> _Short task_:
Restate, word for word, all of the material shown below.

> _Material_:

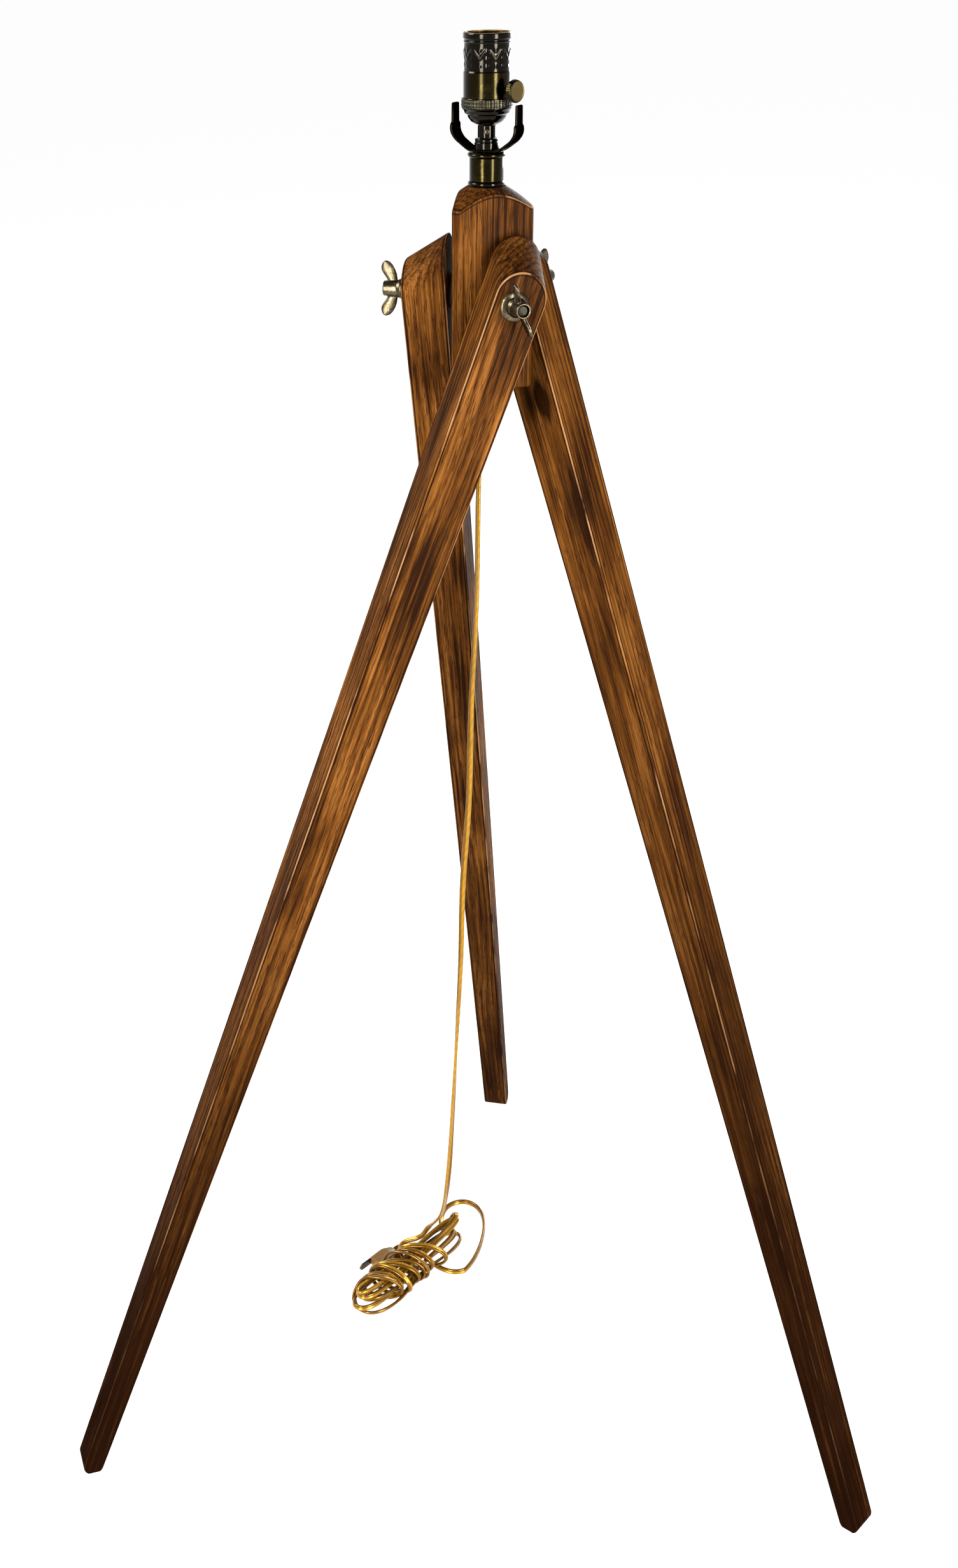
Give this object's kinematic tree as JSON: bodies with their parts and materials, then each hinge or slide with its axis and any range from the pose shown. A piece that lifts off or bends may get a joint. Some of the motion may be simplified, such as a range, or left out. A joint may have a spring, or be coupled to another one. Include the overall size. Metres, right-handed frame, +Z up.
{
  "type": "tripod floor lamp base",
  "caption": "Wooden tripod floor-lamp base with folding tapered legs, wing-nut pivots, brass turn-knob socket, harp saddle and gold lamp cord.",
  "frame": {"origin": "on the floor under the middle of the stand's bounding box, measured without the free cord and its plug", "axes": "+Z up along the hub's axis, which stands at X -0.0211, Y -0.0728; the left wing nut points to -X"},
  "size_m": [0.6704, 0.6175, 1.168],
  "materials": {
    "oak": "brown-stained open-pored oak, satin",
    "dark_brass": "dark antique brass, polished",
    "wing_brass": "light antique brass, worn",
    "steel": "plain threaded steel",
    "fibre": "black vulcanised fibre",
    "phenolic": "black phenolic",
    "screw_shell": "bright brass sheet",
    "gold_cord": "flat twin lead in clear gold vinyl",
    "plug": "moulded gold-brown vinyl"
  },
  "bodies": {
    "head": {"hub_block": "oak", "lamp_pipe": "steel", "lock_nut": "steel", "lock_washer": "steel", "stud_front": "steel", "stud_right": "steel", "stud_left": "steel", "spacer_front": "fibre", "spacer_right": "fibre", "spacer_left": "fibre", "cord_bushing": "phenolic", "inner_wire": "gold_cord", "neck_ring": "dark_brass", "neck_tube": "dark_brass", "neck_flange": "dark_brass", "saddle_collar": "dark_brass", "harp_saddle": "dark_brass", "socket_cap": "dark_brass", "socket_shell": "dark_brass", "insulating_sleeve": "fibre", "socket_body": "phenolic", "screw_shell": "screw_shell", "centre_contact": "screw_shell", "terminal_live": "wing_brass", "terminal_neutral": "wing_brass", "set_screw": "wing_brass", "cord": "gold_cord", "cord_loop": "gold_cord", "cord_hank": "gold_cord", "plug_body": "plug", "plug_prong_near": "wing_brass", "plug_prong_far": "wing_brass"},
    "front_leg": {"leg_front": "oak"},
    "right_leg": {"leg_right": "oak"},
    "left_leg": {"leg_left": "oak"},
    "front_washer": {"washer_front": "wing_brass"},
    "right_washer": {"washer_right": "wing_brass"},
    "left_washer": {"washer_left": "wing_brass"},
    "front_wing_nut": {"wing_nut_front": "wing_brass"},
    "right_wing_nut": {"wing_nut_right": "wing_brass"},
    "left_wing_nut": {"wing_nut_left": "wing_brass"},
    "switch_key": {"switch_spindle": "wing_brass", "switch_knob": "wing_brass"}
  },
  "joints": [
    {"name": "front_leg_spread", "type": "hinge", "parent": "head", "child": "front_leg", "pos_m": [-0.0211, -0.07276, 0.985], "axis": [-0.5, 0.866, 0], "range_deg": [-21, 19]},
    {"name": "front_washer_travel", "type": "slide", "parent": "head", "child": "front_washer", "axis": [0.5, -0.866, 0], "range_m": [0, 0.00317]},
    {"name": "front_wing_nut_turn", "type": "hinge", "parent": "front_washer", "child": "front_wing_nut", "pos_m": [-0.0211, -0.07276, 0.985], "axis": [0.5, -0.866, 0], "range_deg": [0, 830]},
    {"name": "right_leg_spread", "type": "hinge", "parent": "head", "child": "right_leg", "pos_m": [-0.0211, -0.07276, 0.985], "axis": [-0.5, -0.866, 0], "range_deg": [-21, 19]},
    {"name": "right_washer_travel", "type": "slide", "parent": "head", "child": "right_washer", "axis": [0.5, 0.866, 0], "range_m": [0, 0.00317]},
    {"name": "right_wing_nut_turn", "type": "hinge", "parent": "right_washer", "child": "right_wing_nut", "pos_m": [-0.0211, -0.07276, 0.985], "axis": [0.5, 0.866, 0], "range_deg": [0, 830]},
    {"name": "left_leg_spread", "type": "hinge", "parent": "head", "child": "left_leg", "pos_m": [-0.0211, -0.07276, 0.985], "axis": [1, 0, 0], "range_deg": [-9, 19]},
    {"name": "left_washer_travel", "type": "slide", "parent": "head", "child": "left_washer", "axis": [-1, 0, 0], "range_m": [0, 0.00317]},
    {"name": "left_wing_nut_turn", "type": "hinge", "parent": "left_washer", "child": "left_wing_nut", "pos_m": [-0.0211, -0.07276, 0.985], "axis": [-1, 0, 0], "range_deg": [0, 830]},
    {"name": "switch_turn", "type": "hinge", "parent": "head", "child": "switch_key", "pos_m": [-0.0211, -0.07276, 1.129], "axis": [0.8387, -0.5446, 0], "continuous": true}
  ],
  "couplings": [
    {"joint": "front_wing_nut_turn", "follows": "front_washer_travel", "rad_per_m": 4452.7},
    {"joint": "right_wing_nut_turn", "follows": "right_washer_travel", "rad_per_m": 4452.7},
    {"joint": "left_wing_nut_turn", "follows": "left_washer_travel", "rad_per_m": 4452.7}
  ]
}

> _Exercise output_:
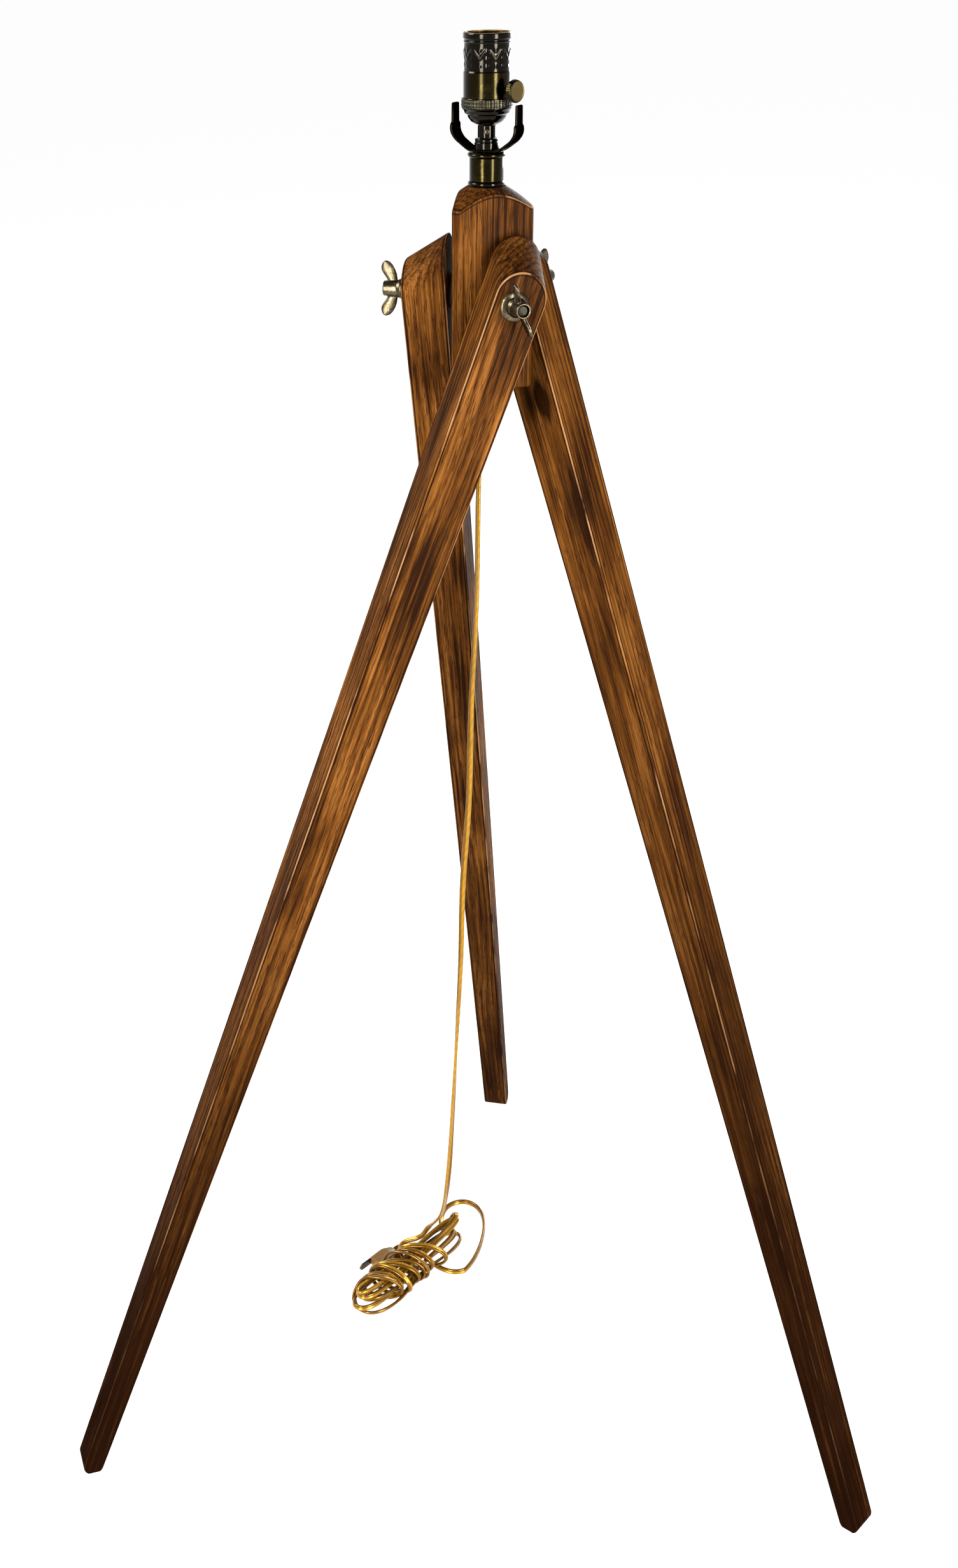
Give this object's kinematic tree as JSON: bodies with their parts and materials, then each hinge or slide with its axis and any range from the pose shown. A piece that lifts off or bends may get a joint. Some of the motion may be simplified, such as a range, or left out. A joint may have a spring, or be coupled to another one. Include the overall size. Metres, right-handed frame, +Z up.
{
  "type": "tripod floor lamp base",
  "caption": "Wooden tripod floor-lamp base with folding tapered legs, wing-nut pivots, brass turn-knob socket, harp saddle and gold lamp cord.",
  "frame": {"origin": "on the floor under the middle of the stand's bounding box, measured without the free cord and its plug", "axes": "+Z up along the hub's axis, which stands at X -0.0211, Y -0.0728; the left wing nut points to -X"},
  "size_m": [0.6704, 0.6175, 1.168],
  "materials": {
    "oak": "brown-stained open-pored oak, satin",
    "dark_brass": "dark antique brass, polished",
    "wing_brass": "light antique brass, worn",
    "steel": "plain threaded steel",
    "fibre": "black vulcanised fibre",
    "phenolic": "black phenolic",
    "screw_shell": "bright brass sheet",
    "gold_cord": "flat twin lead in clear gold vinyl",
    "plug": "moulded gold-brown vinyl"
  },
  "bodies": {
    "head": {"hub_block": "oak", "lamp_pipe": "steel", "lock_nut": "steel", "lock_washer": "steel", "stud_front": "steel", "stud_right": "steel", "stud_left": "steel", "spacer_front": "fibre", "spacer_right": "fibre", "spacer_left": "fibre", "cord_bushing": "phenolic", "inner_wire": "gold_cord", "neck_ring": "dark_brass", "neck_tube": "dark_brass", "neck_flange": "dark_brass", "saddle_collar": "dark_brass", "harp_saddle": "dark_brass", "socket_cap": "dark_brass", "socket_shell": "dark_brass", "insulating_sleeve": "fibre", "socket_body": "phenolic", "screw_shell": "screw_shell", "centre_contact": "screw_shell", "terminal_live": "wing_brass", "terminal_neutral": "wing_brass", "set_screw": "wing_brass", "cord": "gold_cord", "cord_loop": "gold_cord", "cord_hank": "gold_cord", "plug_body": "plug", "plug_prong_near": "wing_brass", "plug_prong_far": "wing_brass"},
    "front_leg": {"leg_front": "oak"},
    "right_leg": {"leg_right": "oak"},
    "left_leg": {"leg_left": "oak"},
    "front_washer": {"washer_front": "wing_brass"},
    "right_washer": {"washer_right": "wing_brass"},
    "left_washer": {"washer_left": "wing_brass"},
    "front_wing_nut": {"wing_nut_front": "wing_brass"},
    "right_wing_nut": {"wing_nut_right": "wing_brass"},
    "left_wing_nut": {"wing_nut_left": "wing_brass"},
    "switch_key": {"switch_spindle": "wing_brass", "switch_knob": "wing_brass"}
  },
  "joints": [
    {"name": "front_leg_spread", "type": "hinge", "parent": "head", "child": "front_leg", "pos_m": [-0.0211, -0.07276, 0.985], "axis": [-0.5, 0.866, 0], "range_deg": [-21, 19]},
    {"name": "front_washer_travel", "type": "slide", "parent": "head", "child": "front_washer", "axis": [0.5, -0.866, 0], "range_m": [0, 0.00317]},
    {"name": "front_wing_nut_turn", "type": "hinge", "parent": "front_washer", "child": "front_wing_nut", "pos_m": [-0.0211, -0.07276, 0.985], "axis": [0.5, -0.866, 0], "range_deg": [0, 830]},
    {"name": "right_leg_spread", "type": "hinge", "parent": "head", "child": "right_leg", "pos_m": [-0.0211, -0.07276, 0.985], "axis": [-0.5, -0.866, 0], "range_deg": [-21, 19]},
    {"name": "right_washer_travel", "type": "slide", "parent": "head", "child": "right_washer", "axis": [0.5, 0.866, 0], "range_m": [0, 0.00317]},
    {"name": "right_wing_nut_turn", "type": "hinge", "parent": "right_washer", "child": "right_wing_nut", "pos_m": [-0.0211, -0.07276, 0.985], "axis": [0.5, 0.866, 0], "range_deg": [0, 830]},
    {"name": "left_leg_spread", "type": "hinge", "parent": "head", "child": "left_leg", "pos_m": [-0.0211, -0.07276, 0.985], "axis": [1, 0, 0], "range_deg": [-9, 19]},
    {"name": "left_washer_travel", "type": "slide", "parent": "head", "child": "left_washer", "axis": [-1, 0, 0], "range_m": [0, 0.00317]},
    {"name": "left_wing_nut_turn", "type": "hinge", "parent": "left_washer", "child": "left_wing_nut", "pos_m": [-0.0211, -0.07276, 0.985], "axis": [-1, 0, 0], "range_deg": [0, 830]},
    {"name": "switch_turn", "type": "hinge", "parent": "head", "child": "switch_key", "pos_m": [-0.0211, -0.07276, 1.129], "axis": [0.8387, -0.5446, 0], "continuous": true}
  ],
  "couplings": [
    {"joint": "front_wing_nut_turn", "follows": "front_washer_travel", "rad_per_m": 4452.7},
    {"joint": "right_wing_nut_turn", "follows": "right_washer_travel", "rad_per_m": 4452.7},
    {"joint": "left_wing_nut_turn", "follows": "left_washer_travel", "rad_per_m": 4452.7}
  ]
}